* _WHAT YOU NEED TO DO_
Print the full listing exactly.

* _RECORDED DATA_

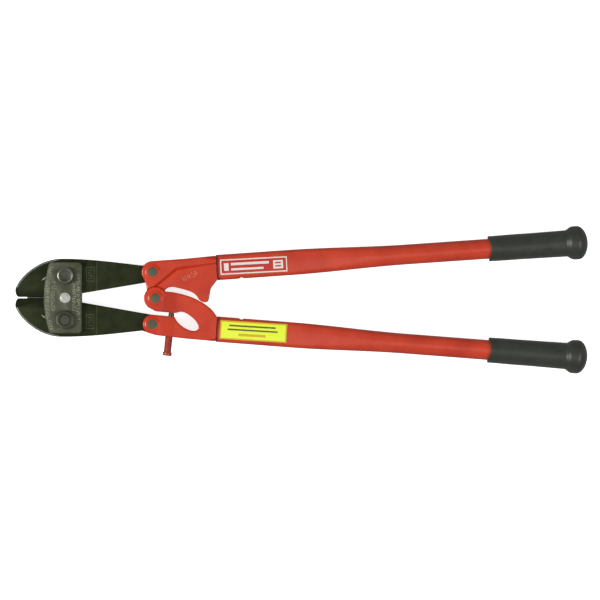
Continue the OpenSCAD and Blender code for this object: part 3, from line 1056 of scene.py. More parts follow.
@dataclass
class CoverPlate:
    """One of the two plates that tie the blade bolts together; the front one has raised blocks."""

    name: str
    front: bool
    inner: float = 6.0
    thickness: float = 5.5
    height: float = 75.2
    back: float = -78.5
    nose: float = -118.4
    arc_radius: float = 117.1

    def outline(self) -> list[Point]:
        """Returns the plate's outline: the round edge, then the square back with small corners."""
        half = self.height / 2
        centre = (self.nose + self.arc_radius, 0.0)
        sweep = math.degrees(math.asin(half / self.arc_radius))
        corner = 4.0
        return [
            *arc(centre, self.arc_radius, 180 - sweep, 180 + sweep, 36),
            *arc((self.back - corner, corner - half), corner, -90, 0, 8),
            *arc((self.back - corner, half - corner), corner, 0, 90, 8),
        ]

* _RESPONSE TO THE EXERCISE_
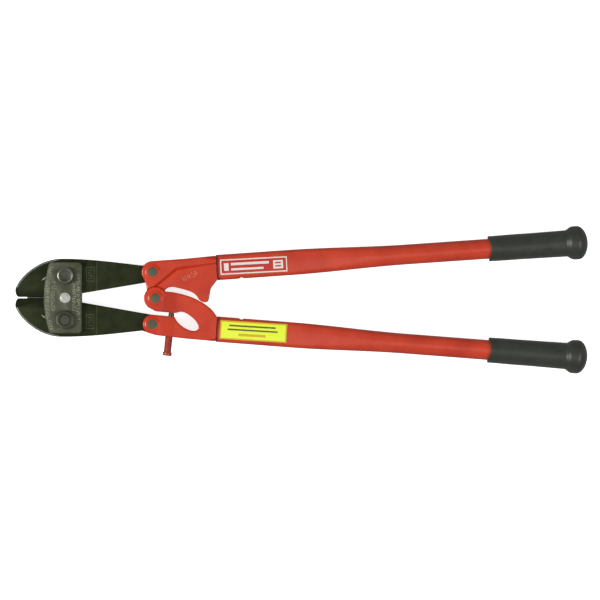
Continue the OpenSCAD and Blender code for this object: part 3, from line 1056 of scene.py. More parts follow.
@dataclass
class CoverPlate:
    """One of the two plates that tie the blade bolts together; the front one has raised blocks."""

    name: str
    front: bool
    inner: float = 6.0
    thickness: float = 5.5
    height: float = 75.2
    back: float = -78.5
    nose: float = -118.4
    arc_radius: float = 117.1

    def outline(self) -> list[Point]:
        """Returns the plate's outline: the round edge, then the square back with small corners."""
        half = self.height / 2
        centre = (self.nose + self.arc_radius, 0.0)
        sweep = math.degrees(math.asin(half / self.arc_radius))
        corner = 4.0
        return [
            *arc(centre, self.arc_radius, 180 - sweep, 180 + sweep, 36),
            *arc((self.back - corner, corner - half), corner, -90, 0, 8),
            *arc((self.back - corner, half - corner), corner, 0, 90, 8),
        ]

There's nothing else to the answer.